■ What the task requires ■
Print all the data, keeping every line exactly as it is.

■ Dataset section ■
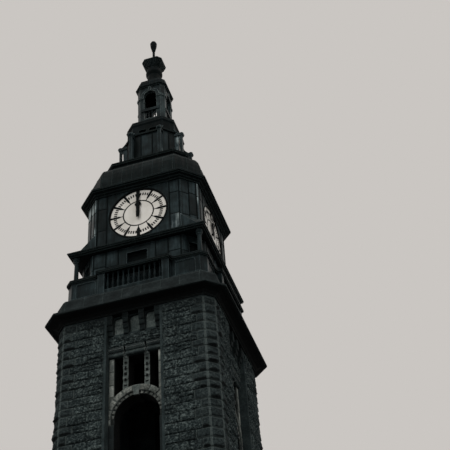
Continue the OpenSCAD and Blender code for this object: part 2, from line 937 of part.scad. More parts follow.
module gallery_cornice() {
  rows = moulding([core_half, 0, core_top], [square_half, 0, clock_z], square_profile);
  color(dark)
    difference() {
      square_stack([for (r = rows) [r[0], r[2]]]);
      oct(clock_half - clad_t, grow(clock_chamfer, -clad_t), core_top - 1, clock_z + 1);
    }
}

module corner_skirts() {
  q = (2 * clock_half - clock_chamfer) / sqrt(2) + seat_gap;
  a = clock_half + broach_out;
  color(clad)
    intersection() {
      four()
        rotate([0, 0, 45])
          rib([[q, clock_z], [q, clock_z + broach_h], [q + broach_run, clock_z]], 2 * broach_run);
      block([-a, -a, clock_z], [a, a, clock_z + broach_h]);
    }
}

module clock_walls() {
  color(clad)
    difference() {
      oct(clock_half, clock_chamfer, clock_z, clock_top);
      oct(clock_half - clad_t, grow(clock_chamfer, -clad_t), clock_z - 1, clock_top + 1);
      four()
        translate([0, 0, dial_z])
          rotate([90, 0, 0])
            cylinder(far, dial_r + rim_w, dial_r + rim_w, $fn = 96);
    }
}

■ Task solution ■
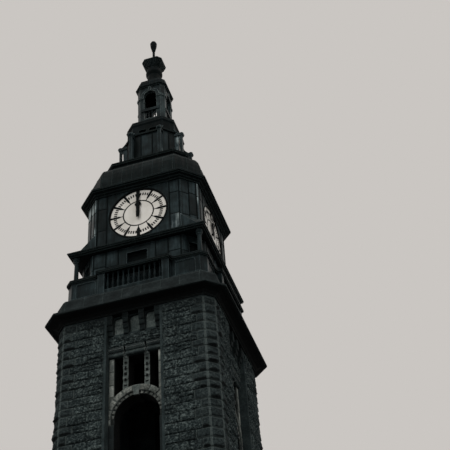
Continue the OpenSCAD and Blender code for this object: part 2, from line 937 of part.scad. More parts follow.
module gallery_cornice() {
  rows = moulding([core_half, 0, core_top], [square_half, 0, clock_z], square_profile);
  color(dark)
    difference() {
      square_stack([for (r = rows) [r[0], r[2]]]);
      oct(clock_half - clad_t, grow(clock_chamfer, -clad_t), core_top - 1, clock_z + 1);
    }
}

module corner_skirts() {
  q = (2 * clock_half - clock_chamfer) / sqrt(2) + seat_gap;
  a = clock_half + broach_out;
  color(clad)
    intersection() {
      four()
        rotate([0, 0, 45])
          rib([[q, clock_z], [q, clock_z + broach_h], [q + broach_run, clock_z]], 2 * broach_run);
      block([-a, -a, clock_z], [a, a, clock_z + broach_h]);
    }
}

module clock_walls() {
  color(clad)
    difference() {
      oct(clock_half, clock_chamfer, clock_z, clock_top);
      oct(clock_half - clad_t, grow(clock_chamfer, -clad_t), clock_z - 1, clock_top + 1);
      four()
        translate([0, 0, dial_z])
          rotate([90, 0, 0])
            cylinder(far, dial_r + rim_w, dial_r + rim_w, $fn = 96);
    }
}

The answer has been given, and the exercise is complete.